Dataset rows:
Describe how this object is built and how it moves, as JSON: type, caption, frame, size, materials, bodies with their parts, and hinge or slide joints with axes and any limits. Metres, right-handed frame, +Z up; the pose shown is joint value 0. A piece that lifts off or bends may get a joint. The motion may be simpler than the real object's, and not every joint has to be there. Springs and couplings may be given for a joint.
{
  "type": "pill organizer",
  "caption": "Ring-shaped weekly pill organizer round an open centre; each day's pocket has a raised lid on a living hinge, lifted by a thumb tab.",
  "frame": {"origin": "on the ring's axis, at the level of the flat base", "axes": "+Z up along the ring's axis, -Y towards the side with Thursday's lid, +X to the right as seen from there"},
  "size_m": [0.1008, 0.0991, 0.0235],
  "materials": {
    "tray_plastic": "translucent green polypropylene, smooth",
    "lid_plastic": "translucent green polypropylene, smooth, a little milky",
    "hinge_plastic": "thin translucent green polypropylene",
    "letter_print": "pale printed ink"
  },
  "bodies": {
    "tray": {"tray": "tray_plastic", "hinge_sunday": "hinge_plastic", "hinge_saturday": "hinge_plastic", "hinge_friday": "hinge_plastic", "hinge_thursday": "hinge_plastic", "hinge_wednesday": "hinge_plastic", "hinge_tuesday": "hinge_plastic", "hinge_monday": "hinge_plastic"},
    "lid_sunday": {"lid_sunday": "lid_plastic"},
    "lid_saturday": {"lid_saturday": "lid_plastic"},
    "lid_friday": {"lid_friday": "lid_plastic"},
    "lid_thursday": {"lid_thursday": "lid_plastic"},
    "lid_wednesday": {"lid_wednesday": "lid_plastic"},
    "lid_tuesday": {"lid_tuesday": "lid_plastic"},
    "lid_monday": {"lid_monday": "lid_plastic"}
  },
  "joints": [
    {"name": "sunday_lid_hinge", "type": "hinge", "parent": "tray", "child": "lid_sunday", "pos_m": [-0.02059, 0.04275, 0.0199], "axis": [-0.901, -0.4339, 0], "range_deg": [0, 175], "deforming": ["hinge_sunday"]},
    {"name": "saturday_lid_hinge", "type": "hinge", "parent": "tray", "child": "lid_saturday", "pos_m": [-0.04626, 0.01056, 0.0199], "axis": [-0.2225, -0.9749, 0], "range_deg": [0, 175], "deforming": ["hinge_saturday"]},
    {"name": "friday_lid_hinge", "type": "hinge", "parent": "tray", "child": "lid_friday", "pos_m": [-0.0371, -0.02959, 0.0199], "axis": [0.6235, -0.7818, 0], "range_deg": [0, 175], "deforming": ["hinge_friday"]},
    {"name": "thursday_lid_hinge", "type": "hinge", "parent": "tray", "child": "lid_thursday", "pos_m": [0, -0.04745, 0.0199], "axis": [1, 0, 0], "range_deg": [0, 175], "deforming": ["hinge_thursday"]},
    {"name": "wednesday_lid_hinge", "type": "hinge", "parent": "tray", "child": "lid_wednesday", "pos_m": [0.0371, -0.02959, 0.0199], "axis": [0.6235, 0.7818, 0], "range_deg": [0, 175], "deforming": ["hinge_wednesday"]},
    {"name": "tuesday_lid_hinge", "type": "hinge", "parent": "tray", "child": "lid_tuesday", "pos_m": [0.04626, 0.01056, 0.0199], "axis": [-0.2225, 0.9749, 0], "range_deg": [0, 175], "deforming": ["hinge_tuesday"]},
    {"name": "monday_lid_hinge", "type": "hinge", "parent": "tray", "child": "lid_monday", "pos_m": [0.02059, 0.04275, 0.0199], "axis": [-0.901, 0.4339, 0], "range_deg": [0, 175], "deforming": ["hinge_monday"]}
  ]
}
---
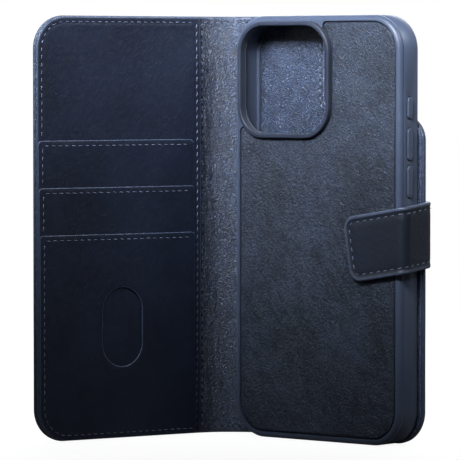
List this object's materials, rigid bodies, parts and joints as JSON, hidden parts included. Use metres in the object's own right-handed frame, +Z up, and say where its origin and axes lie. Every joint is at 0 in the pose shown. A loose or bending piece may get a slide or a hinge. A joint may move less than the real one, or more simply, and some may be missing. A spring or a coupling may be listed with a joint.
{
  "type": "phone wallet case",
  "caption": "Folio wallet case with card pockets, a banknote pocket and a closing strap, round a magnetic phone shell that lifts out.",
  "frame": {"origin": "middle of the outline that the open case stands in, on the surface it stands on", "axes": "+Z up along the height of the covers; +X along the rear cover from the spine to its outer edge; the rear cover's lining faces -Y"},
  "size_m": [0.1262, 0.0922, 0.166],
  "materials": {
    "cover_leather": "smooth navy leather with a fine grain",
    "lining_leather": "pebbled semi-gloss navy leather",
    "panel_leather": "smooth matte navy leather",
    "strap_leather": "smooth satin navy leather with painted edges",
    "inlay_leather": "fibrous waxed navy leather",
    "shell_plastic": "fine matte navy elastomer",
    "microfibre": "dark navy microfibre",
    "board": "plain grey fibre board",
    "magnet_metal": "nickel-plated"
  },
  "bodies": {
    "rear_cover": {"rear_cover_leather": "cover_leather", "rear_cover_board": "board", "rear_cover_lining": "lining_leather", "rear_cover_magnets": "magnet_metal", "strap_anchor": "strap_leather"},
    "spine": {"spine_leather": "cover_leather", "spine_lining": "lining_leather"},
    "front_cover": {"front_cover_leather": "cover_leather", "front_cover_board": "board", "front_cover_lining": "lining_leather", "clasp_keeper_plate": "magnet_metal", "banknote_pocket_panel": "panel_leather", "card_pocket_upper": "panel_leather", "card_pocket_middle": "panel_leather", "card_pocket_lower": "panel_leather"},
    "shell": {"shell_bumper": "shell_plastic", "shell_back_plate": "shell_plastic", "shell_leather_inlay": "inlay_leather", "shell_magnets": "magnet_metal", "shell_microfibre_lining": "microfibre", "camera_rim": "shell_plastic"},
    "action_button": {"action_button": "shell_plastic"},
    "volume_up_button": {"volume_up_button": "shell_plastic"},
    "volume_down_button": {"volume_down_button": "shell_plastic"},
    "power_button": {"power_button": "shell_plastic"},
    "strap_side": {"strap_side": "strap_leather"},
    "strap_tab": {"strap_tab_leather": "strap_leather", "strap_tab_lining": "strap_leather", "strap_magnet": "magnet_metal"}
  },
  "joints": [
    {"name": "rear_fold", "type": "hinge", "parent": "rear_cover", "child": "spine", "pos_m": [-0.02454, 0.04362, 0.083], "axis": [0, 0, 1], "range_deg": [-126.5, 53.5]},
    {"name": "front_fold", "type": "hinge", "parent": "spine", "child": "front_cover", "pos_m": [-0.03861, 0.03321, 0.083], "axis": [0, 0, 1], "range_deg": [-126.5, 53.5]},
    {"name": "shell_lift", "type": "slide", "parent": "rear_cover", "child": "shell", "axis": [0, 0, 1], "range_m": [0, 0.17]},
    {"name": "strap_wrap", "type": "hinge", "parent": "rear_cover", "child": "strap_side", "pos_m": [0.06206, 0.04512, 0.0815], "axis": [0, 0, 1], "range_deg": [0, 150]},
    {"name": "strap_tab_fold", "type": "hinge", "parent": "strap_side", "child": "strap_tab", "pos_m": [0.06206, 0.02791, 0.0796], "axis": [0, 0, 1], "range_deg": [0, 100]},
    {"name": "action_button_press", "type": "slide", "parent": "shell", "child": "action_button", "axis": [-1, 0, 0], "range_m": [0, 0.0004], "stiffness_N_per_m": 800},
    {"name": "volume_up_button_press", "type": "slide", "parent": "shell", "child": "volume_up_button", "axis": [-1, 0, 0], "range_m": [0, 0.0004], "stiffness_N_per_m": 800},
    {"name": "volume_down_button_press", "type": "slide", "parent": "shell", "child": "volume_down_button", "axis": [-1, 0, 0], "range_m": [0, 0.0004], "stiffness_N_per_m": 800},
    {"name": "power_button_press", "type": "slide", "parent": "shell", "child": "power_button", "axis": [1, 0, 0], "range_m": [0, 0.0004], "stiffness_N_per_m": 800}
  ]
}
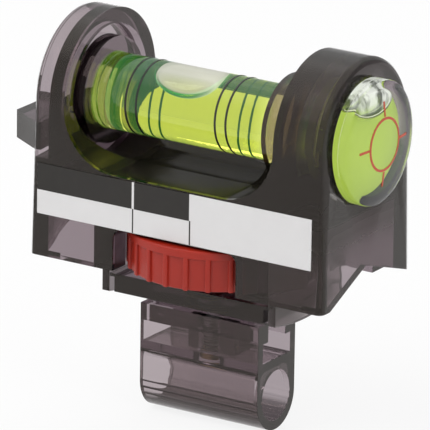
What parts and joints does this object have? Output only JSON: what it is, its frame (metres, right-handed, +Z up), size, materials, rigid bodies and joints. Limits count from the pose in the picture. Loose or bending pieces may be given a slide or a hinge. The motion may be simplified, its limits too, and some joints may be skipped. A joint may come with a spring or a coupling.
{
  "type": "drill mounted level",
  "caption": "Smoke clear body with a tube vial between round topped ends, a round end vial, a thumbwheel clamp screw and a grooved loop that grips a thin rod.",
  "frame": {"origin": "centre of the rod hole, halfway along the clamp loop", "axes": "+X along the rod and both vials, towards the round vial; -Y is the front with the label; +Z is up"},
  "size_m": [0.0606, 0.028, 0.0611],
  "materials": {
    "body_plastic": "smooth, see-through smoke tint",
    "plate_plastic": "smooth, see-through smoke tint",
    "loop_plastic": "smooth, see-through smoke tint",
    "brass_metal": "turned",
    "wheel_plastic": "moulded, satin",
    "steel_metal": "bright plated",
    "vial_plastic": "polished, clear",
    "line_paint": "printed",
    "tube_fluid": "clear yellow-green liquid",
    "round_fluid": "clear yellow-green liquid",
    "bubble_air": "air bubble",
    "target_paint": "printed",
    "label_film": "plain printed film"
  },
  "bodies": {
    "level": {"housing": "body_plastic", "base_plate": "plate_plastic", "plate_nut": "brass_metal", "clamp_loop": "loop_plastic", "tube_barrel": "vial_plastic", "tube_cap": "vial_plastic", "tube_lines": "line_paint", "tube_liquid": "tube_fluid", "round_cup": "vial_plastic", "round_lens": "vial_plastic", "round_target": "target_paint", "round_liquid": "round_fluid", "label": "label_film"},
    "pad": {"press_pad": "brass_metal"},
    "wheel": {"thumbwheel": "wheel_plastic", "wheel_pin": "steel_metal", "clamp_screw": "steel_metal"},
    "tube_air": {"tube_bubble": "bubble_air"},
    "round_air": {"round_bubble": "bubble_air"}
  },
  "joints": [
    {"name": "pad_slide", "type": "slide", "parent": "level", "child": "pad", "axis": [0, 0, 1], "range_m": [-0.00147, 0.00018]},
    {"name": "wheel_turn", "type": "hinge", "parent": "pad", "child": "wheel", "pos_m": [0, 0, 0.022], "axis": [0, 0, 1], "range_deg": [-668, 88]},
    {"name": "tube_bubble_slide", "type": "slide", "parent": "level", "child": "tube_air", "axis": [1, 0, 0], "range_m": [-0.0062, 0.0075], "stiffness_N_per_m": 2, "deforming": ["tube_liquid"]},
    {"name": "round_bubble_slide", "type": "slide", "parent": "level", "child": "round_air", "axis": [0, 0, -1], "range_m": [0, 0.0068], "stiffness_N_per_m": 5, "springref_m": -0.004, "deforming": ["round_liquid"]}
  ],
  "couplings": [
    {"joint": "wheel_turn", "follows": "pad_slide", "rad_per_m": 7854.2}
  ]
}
==
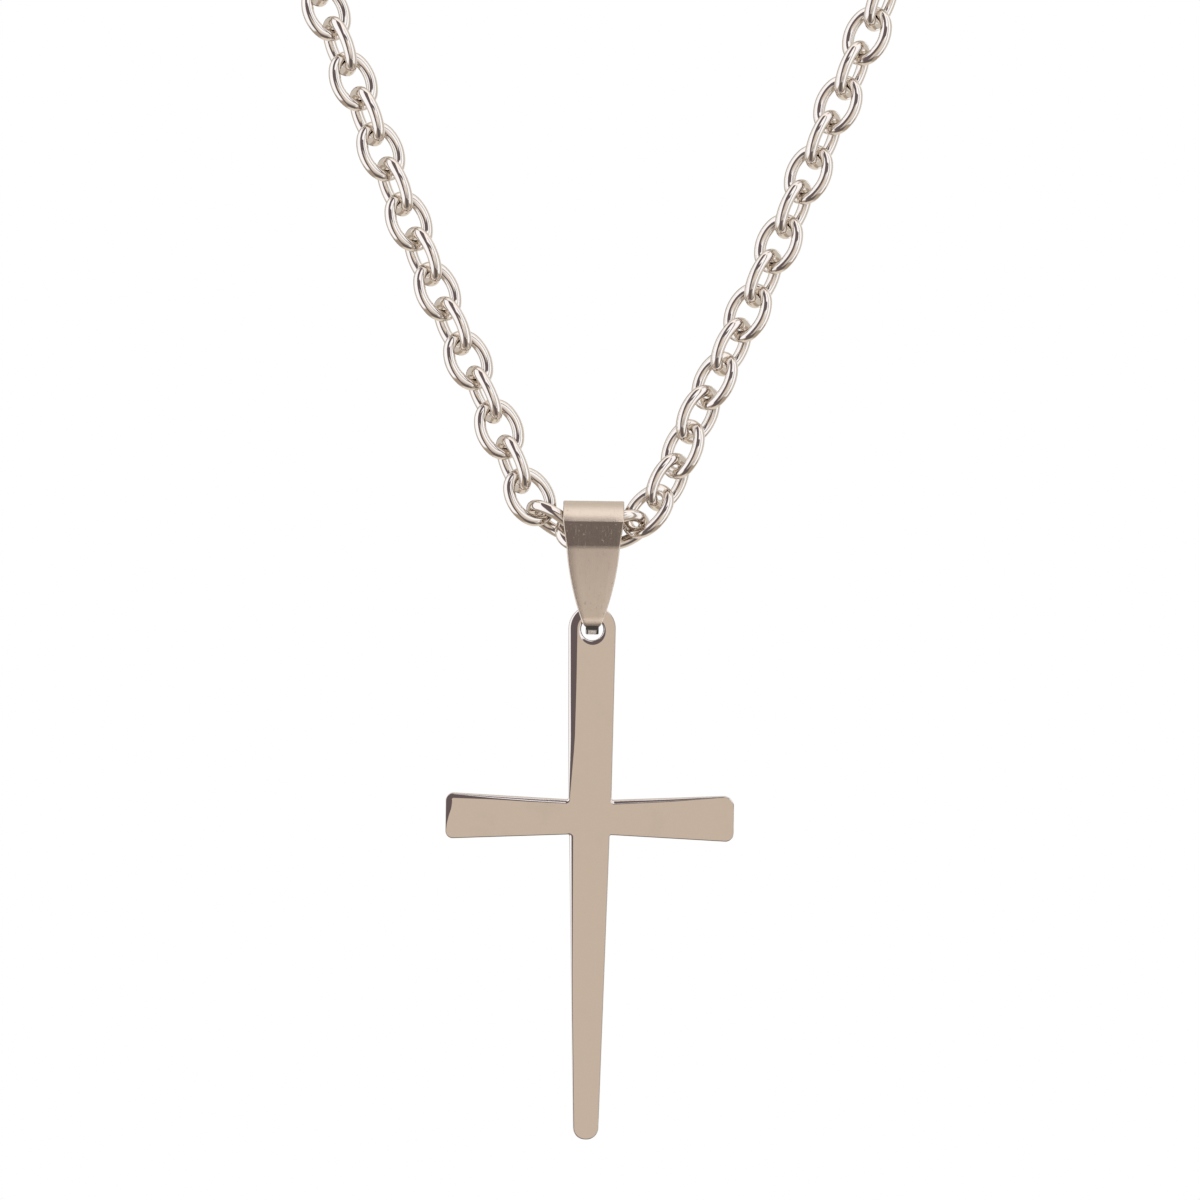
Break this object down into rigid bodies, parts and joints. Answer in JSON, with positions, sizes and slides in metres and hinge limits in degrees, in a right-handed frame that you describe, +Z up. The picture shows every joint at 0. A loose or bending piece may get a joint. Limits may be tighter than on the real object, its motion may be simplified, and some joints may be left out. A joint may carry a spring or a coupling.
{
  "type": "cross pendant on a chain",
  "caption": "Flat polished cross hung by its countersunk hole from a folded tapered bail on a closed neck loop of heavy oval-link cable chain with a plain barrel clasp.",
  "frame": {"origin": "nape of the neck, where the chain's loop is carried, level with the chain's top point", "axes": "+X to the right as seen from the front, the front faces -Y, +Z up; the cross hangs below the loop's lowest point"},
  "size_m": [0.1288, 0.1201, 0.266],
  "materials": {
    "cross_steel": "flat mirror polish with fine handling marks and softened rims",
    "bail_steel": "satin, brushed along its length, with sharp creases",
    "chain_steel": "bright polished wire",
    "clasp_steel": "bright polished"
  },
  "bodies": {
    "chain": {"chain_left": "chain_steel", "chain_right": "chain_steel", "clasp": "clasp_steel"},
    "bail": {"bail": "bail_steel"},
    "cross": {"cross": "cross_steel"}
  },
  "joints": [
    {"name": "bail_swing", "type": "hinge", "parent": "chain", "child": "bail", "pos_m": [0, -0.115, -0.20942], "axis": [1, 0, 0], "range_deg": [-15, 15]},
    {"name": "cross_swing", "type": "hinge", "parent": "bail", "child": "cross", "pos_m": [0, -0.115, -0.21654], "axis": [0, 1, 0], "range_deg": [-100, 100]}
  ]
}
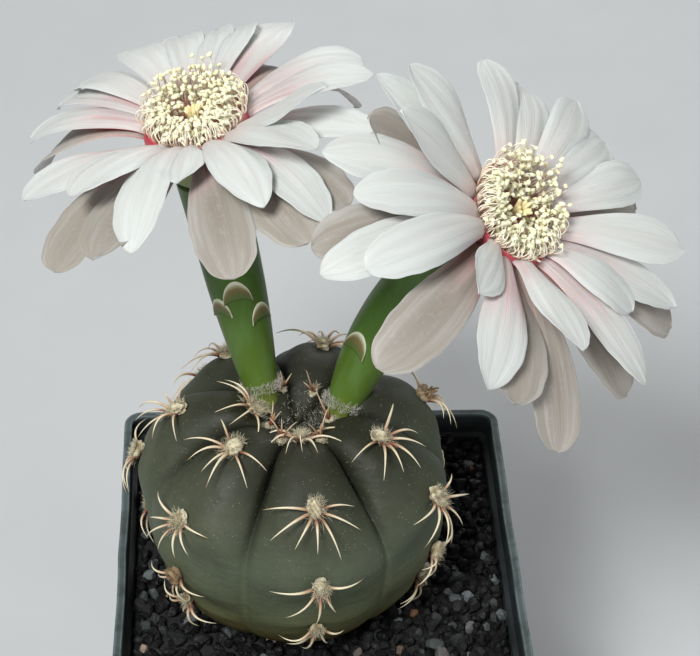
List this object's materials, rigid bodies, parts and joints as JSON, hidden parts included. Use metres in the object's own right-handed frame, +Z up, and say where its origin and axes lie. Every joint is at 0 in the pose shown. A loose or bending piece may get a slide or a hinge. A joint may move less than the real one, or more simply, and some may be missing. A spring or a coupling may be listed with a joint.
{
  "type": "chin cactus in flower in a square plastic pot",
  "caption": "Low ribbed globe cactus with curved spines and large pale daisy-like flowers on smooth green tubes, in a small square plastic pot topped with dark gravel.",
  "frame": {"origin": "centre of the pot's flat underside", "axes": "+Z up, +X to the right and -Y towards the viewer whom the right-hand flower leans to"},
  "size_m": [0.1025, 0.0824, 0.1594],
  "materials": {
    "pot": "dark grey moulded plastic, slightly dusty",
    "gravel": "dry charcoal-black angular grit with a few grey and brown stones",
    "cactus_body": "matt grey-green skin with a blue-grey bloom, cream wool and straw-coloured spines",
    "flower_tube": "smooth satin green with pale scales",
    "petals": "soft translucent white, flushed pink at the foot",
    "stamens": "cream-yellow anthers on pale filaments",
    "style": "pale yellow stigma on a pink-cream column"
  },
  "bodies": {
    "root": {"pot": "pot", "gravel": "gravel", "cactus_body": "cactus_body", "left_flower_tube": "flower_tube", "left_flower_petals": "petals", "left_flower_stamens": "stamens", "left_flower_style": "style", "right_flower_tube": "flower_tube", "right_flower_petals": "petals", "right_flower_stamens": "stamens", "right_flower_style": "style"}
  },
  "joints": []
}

Task statement: Note each line of the entries that has "bending" in it, and copy those lines.

Exercise response:
List this object's materials, rigid bodies, parts and joints as JSON, hidden parts included. Use metres in the object's own right-handed frame, +Z up, and say where its origin and axes lie. Every joint is at 0 in the pose shown. A loose or bending piece may get a slide or a hinge. A joint may move less than the real one, or more simply, and some may be missing. A spring or a coupling may be listed with a joint.
What parts and joints does this object have? Output only JSON: what it is, its frame (metres, right-handed, +Z up), size, materials, rigid bodies and joints. Limits count from the pose in the picture. Loose or bending pieces may be given a slide or a hinge. The motion may be simplified, its limits too, and some joints may be skipped. A joint may come with a spring or a coupling.
Break this object down into rigid bodies, parts and joints. Answer in JSON, with positions, sizes and slides in metres and hinge limits in degrees, in a right-handed frame that you describe, +Z up. The picture shows every joint at 0. A loose or bending piece may get a joint. Limits may be tighter than on the real object, its motion may be simplified, and some joints may be left out. A joint may carry a spring or a coupling.
List this object's materials, rigid bodies, parts and joints as JSON, hidden parts included. Use metres in the object's own right-handed frame, +Z up, and say where its origin and axes lie. Every joint is at 0 in the pose shown. A loose or bending piece may get a slide or a hinge. A joint may move less than the real one, or more simply, and some may be missing. A spring or a coupling may be listed with a joint.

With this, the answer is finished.